* REQUIREMENTS: From the line containing "return low, high" through the line containing "obj.matrix_world = Matrix.Identity(4)", retype each line exactly; include both end lines and nothing beyond them.

++++++++

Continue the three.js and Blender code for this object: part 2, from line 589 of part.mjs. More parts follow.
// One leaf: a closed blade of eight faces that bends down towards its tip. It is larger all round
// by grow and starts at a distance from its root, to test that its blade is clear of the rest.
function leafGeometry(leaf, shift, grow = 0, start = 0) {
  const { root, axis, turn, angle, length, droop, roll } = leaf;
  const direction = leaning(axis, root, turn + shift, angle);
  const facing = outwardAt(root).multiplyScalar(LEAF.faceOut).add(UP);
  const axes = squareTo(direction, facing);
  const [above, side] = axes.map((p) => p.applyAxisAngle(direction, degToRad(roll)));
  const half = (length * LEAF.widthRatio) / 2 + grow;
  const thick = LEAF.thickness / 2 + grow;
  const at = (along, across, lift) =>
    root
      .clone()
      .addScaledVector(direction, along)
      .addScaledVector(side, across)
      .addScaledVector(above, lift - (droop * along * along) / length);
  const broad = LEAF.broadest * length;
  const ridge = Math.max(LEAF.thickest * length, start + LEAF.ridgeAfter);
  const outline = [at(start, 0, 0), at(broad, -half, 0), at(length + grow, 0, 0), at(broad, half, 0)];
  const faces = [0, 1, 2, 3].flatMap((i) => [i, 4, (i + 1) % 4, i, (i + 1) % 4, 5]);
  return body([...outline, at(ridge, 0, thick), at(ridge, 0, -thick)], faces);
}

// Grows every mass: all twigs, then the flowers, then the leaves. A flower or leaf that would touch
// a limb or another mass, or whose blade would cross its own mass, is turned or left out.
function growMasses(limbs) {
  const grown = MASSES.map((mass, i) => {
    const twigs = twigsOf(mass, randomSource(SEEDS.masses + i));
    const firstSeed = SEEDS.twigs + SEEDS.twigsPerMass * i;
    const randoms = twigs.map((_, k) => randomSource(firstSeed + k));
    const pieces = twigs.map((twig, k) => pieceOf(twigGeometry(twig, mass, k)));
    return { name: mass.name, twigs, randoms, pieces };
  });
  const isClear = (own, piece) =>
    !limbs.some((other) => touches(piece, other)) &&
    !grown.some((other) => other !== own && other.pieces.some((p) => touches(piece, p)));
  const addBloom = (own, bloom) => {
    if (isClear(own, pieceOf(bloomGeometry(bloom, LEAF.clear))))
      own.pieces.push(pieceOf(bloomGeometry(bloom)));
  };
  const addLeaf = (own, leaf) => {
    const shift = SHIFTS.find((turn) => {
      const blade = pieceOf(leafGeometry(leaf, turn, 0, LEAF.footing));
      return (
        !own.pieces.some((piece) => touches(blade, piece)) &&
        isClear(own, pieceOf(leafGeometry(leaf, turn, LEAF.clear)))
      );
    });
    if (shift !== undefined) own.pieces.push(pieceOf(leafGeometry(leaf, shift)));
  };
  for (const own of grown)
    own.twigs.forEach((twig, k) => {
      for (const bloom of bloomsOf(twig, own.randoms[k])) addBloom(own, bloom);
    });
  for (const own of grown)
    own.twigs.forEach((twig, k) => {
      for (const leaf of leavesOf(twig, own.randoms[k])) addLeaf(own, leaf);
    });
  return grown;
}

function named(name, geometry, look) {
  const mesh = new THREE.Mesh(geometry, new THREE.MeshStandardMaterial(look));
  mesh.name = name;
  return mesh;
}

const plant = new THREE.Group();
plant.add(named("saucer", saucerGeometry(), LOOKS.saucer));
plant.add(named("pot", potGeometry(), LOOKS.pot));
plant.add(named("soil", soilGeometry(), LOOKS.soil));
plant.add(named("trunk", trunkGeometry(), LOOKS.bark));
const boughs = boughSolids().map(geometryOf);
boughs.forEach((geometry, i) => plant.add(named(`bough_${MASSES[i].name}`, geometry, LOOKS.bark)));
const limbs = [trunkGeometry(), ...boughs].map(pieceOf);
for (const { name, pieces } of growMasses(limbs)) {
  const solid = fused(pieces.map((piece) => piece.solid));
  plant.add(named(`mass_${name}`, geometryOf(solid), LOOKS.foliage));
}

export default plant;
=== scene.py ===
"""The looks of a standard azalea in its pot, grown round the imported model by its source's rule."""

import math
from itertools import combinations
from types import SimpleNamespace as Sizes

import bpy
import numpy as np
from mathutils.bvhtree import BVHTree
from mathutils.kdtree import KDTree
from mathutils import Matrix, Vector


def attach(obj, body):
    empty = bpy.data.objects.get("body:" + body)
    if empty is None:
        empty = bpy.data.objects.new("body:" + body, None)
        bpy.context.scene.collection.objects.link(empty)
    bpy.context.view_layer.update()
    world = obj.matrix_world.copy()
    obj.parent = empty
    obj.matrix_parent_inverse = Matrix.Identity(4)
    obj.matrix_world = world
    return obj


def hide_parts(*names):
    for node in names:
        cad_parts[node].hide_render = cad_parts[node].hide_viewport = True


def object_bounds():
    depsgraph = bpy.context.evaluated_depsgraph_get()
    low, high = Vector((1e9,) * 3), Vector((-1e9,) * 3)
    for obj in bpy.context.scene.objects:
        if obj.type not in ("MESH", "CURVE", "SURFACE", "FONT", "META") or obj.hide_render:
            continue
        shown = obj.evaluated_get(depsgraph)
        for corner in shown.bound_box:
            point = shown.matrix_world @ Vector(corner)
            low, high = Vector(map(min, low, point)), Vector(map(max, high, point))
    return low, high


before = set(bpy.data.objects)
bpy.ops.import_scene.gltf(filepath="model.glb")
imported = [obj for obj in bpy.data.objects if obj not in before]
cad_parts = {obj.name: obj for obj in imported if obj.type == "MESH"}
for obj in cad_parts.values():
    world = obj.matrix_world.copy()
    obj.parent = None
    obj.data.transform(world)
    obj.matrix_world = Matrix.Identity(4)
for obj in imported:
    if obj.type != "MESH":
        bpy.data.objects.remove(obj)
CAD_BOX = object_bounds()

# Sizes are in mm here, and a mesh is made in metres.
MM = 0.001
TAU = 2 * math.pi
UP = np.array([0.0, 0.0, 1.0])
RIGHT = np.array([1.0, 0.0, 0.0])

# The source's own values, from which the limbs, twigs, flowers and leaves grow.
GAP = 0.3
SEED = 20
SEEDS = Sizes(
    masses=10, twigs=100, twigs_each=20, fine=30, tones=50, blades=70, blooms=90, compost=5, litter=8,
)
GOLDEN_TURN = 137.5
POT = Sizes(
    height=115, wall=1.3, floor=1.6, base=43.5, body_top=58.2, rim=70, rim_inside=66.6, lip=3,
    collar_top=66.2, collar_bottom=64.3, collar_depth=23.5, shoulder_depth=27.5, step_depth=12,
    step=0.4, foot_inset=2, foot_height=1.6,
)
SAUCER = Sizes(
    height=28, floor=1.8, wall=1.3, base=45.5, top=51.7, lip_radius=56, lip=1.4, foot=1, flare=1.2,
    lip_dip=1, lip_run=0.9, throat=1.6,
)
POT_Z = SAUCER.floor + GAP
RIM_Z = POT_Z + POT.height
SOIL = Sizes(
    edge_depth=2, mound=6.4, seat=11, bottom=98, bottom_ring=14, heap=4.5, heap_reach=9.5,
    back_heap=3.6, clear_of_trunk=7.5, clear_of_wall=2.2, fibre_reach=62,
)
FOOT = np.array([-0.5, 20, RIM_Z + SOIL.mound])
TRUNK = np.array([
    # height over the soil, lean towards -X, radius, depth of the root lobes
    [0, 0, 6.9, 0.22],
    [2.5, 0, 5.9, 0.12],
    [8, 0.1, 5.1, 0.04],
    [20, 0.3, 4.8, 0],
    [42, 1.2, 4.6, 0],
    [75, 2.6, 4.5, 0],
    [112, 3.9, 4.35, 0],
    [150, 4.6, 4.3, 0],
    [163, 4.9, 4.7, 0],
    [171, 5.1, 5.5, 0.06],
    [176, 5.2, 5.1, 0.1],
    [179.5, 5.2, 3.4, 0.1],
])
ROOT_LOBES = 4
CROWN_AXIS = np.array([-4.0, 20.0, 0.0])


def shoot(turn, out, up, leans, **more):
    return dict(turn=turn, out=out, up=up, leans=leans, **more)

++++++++

* SOLUTION FOR THIS EXERCISE:
    return low, high


before = set(bpy.data.objects)
bpy.ops.import_scene.gltf(filepath="model.glb")
imported = [obj for obj in bpy.data.objects if obj not in before]
cad_parts = {obj.name: obj for obj in imported if obj.type == "MESH"}
for obj in cad_parts.values():
    world = obj.matrix_world.copy()
    obj.parent = None
    obj.data.transform(world)
    obj.matrix_world = Matrix.Identity(4)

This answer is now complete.